Bhargava brushes such talk aside, and says that there are many Indian researchers who are respected abroad, but have little recognition in India. He mentions the AKS trio of IIT Kanpur—Manindra Aggarwal, Neeraj Kayal and Nitin Saxena—who, in 2002, presented a paper that explained how to decide whether a given number was prime. “We invite such researchers often to our universities. In India, they are yet to become known to the public,” he says.

Bringing to spotlight the contribution of Indian researchers is something he likes doing. He is also excited about the release of the Hollywood film on Ramanujan—The Man Who Knew Infinity. Bhargava was consultant to the project, ensuring that the maths was correct, as was the social and time context. The experience of being part of a Hollywood production has given him a huge kick. As usual, he is unmindful of his own star power.

He visited India eight times last year. With now a Padma Bhushan to add to his long list of merits and awards, Bhargava bashfully admits the public frenzy at his talks has increased.
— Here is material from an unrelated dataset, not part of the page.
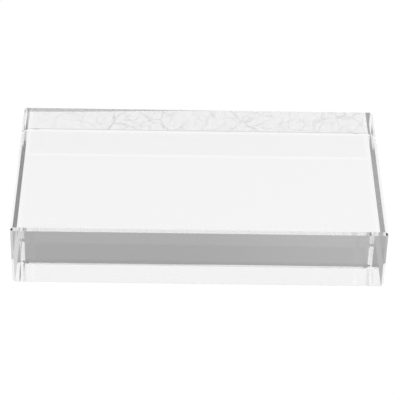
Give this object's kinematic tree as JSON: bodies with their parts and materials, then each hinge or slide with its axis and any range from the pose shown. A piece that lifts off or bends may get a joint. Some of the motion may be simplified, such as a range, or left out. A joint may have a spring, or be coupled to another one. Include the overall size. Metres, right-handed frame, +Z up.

What heartens him though is that most of those who mob him have a good idea of his work and are not just blindly clamouring after a celebrity.

He is often stumped with the calibre of students in India. One student asked him the mathematical significance of 786, the number of Bismillah, revered in Islam. However, before Bhargava could respond, the organisers, mindful that they might have to answer questions about the direction the session was taking, moved to other questions.

In his Princeton lab, he remains busy in more fundamental work. The most important is the work on square free numbers. His challenge is to work out the probability of a randomly picked number in a sequence being square free. “I work on several projects at the same time,” he says. “That way, if I get stuck in one, I am not entirely disappointed, because I am making progress in some other. Most of these projects may fail, but I always aim high.”